The Integration Dividend — and the Work Required to Claim It

The OECD’s INDIGO-t index projects that full implementation of the AfCFTA Digital Trade Protocol could produce a 313 percent improvement in digital trade integration across the continent. That figure captures the scale of what is at stake. It also implicitly captures how far the continent currently is from realizing it. Full implementation, across 22 or more ratifying states, with five-year domestic implementation timelines, is a decade-long project at minimum.
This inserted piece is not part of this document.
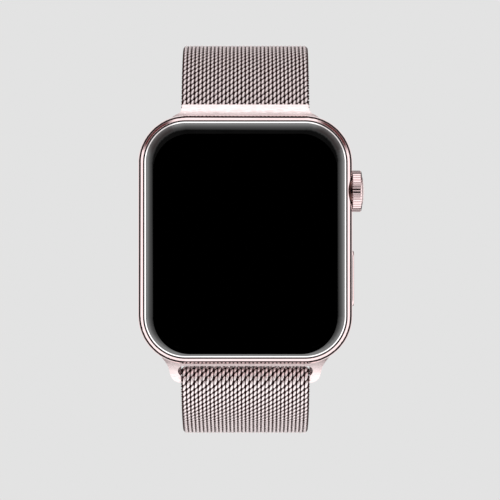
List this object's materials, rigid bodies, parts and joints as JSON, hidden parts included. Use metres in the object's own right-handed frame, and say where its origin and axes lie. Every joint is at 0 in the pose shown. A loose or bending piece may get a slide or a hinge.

For African tech founders, investors, and policy professionals, the pre-ratification period is not a waiting room — it is the most strategically important phase of the Protocol’s lifecycle. Founders should audit their beneficial ownership structures against the Rules of Origin threshold before investor negotiations crystallize further. Legal teams should map data transfer flows against the four lawful bases in the Cross-Border Data Transfers Annex and assess exposure to national localization exceptions. Fintech companies should engage directly with the AfCFTA Secretariat’s payment workstreams, because the passporting architecture being built now will reflect the interests of those who participate in building it. And every company with continental ambitions should understand that the 22-ratification threshold, once crossed, will trigger implementation timelines that compress the preparation window sharply. The Protocol’s legal framework is complete. The companies that understand it now will be positioned to move the moment the market opens.